8歳のころより書を学ばれ‥‥若干二十歳で書道師範におなりになった精鋭の書道家でおられます。現在はインターネット上のクリエーターSNSサービス、noteを中心にご活躍中でございます!」
ドヒャー!えらい売れっ子さんになってる!noteの書道家って!
noteを知らない方も多いのだろうが、皆さん、プログラムの背表紙一面に書かれた「夢」の書の下に書かれたnoteのアドレス、アカウント名unimamを雲泉先生プロフィールで見てくださっていた。
noteをたくさんの方々に告知できたことが嬉しかったが、自分自身については身の程よりも大それたご丁重なご紹介を受けたことにより、恐縮しきりであった。
その後は会食に切り替わり、美味しいごちそうが次々に運ばれてきてもう幸せいっぱいで食べて飲んでに夢中になっていたのである。
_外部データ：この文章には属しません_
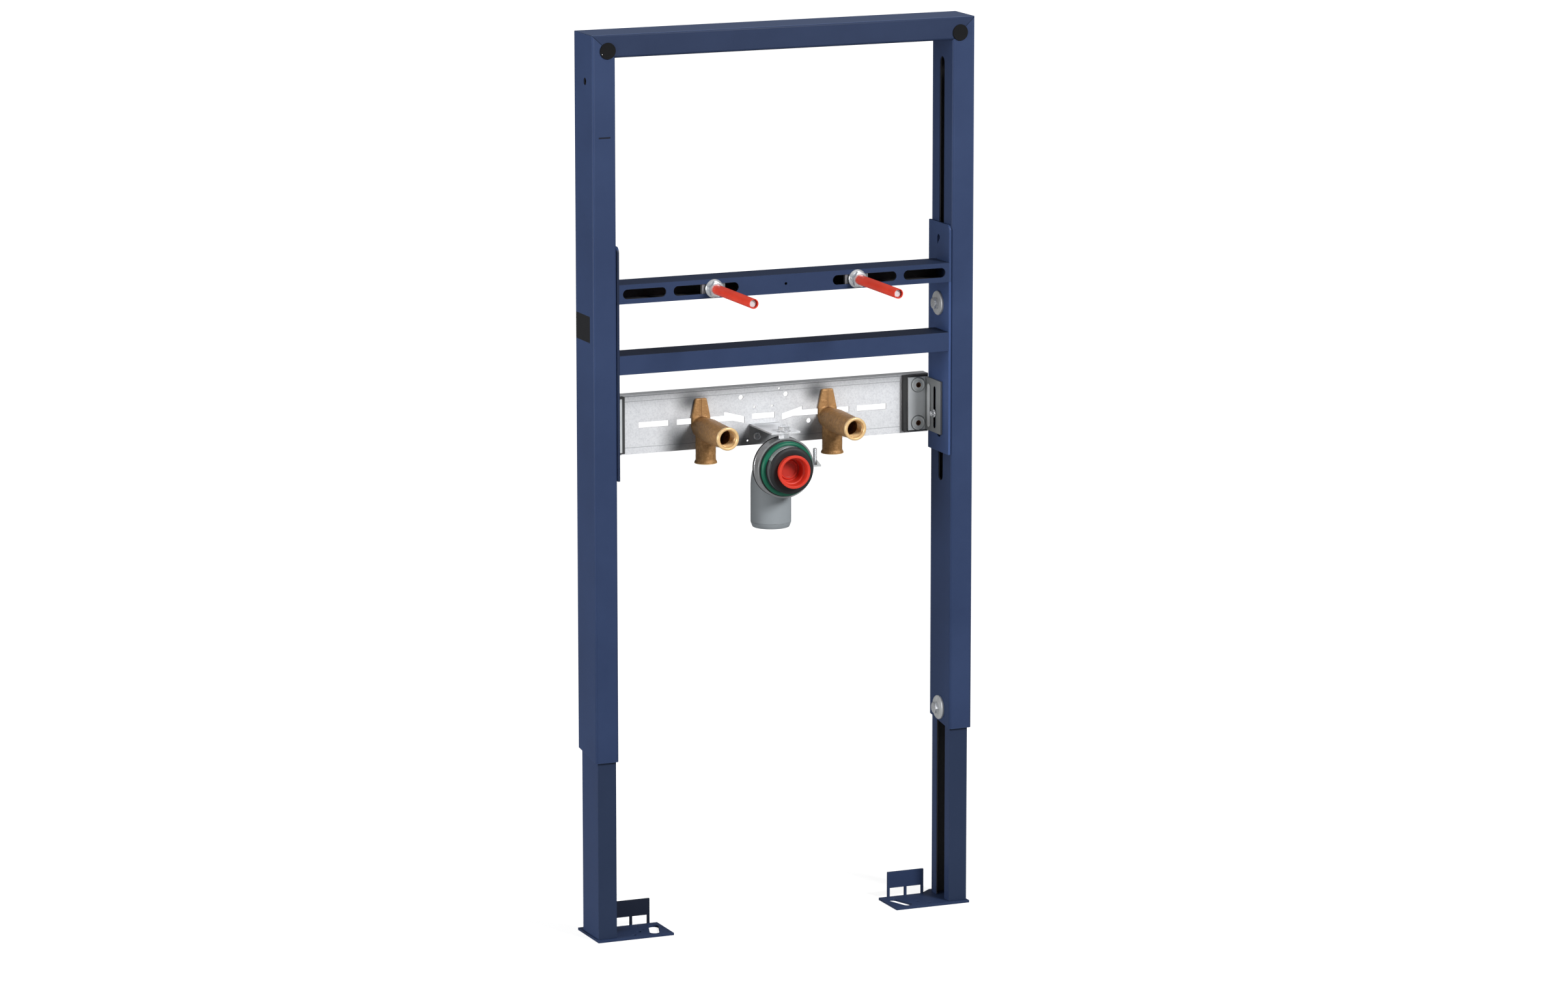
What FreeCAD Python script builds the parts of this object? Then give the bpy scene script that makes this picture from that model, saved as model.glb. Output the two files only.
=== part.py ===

すると、先ほど紹介されていた役員の方が変わる変わるお酒をつぎに来て下さり、ご丁寧に書の感想や、感謝の気持ちを伝えてくださるのだ。
「そんなそんな!ありがとうございます!恐縮です!」
こればかりオタオタと繰り返していた自分。
すると、お一人の方がこうおっしゃったのだ。
「何枚か書いてくださったあの書ね、僕は一番にこの書がいいと言いました。社長、専務にも見せたら全員この「夢」の書がいい!と言ったんです。」
なんと!役員の方全員が、この、やるんかゴラァ!の夢を選んでおられたのであった。
なんだか嬉しかった。
自分の持ち味の筆は、荒々しい情熱的な運筆である。
まさに、やるんかゴラァ!の勢いで一気に書き上げるのが自分の姿そのものなのだと思うからである。
目は口ほどに物を言う、と言われるが、
筆はその人以上に物を言う、とも言える。
いくらええ格好しようとも、楚々とした姿を演じようとしても、自分の魂が入った筆が作品全体に乗り移り、ペラペラ全部喋ってしまうのである。
「この人なー勢いだけで人生乗り切ってきてるねん。慎重に、丁寧になんてこの人には無理なんやわー。石橋叩いて渡るなんてアホくさ!叩きすぎて壊れたらどないすんねん!ちゃーっと渡ったもん勝ち!はよはよ!みんなも一気に行きまっせー!って感じの人です、この人は。」
例えばこんなふうに。
だからこそ、その魂を選んでいただけたことが嬉しかったし、何より役員の皆さんが30周年に向けてふさわしいと選んだ書が、全員一致でこの書だったということに、皆さんの魂、心の繋がり、意思疎通の完璧さを感じたからである。
この会社は50年、100周年をいずれ迎える会社にきっとなる!
そうしみじみ感じた瞬間であった。
本日はとても素敵な一日を過ごせたおかげで、気持ちの良い夢を見れそうである。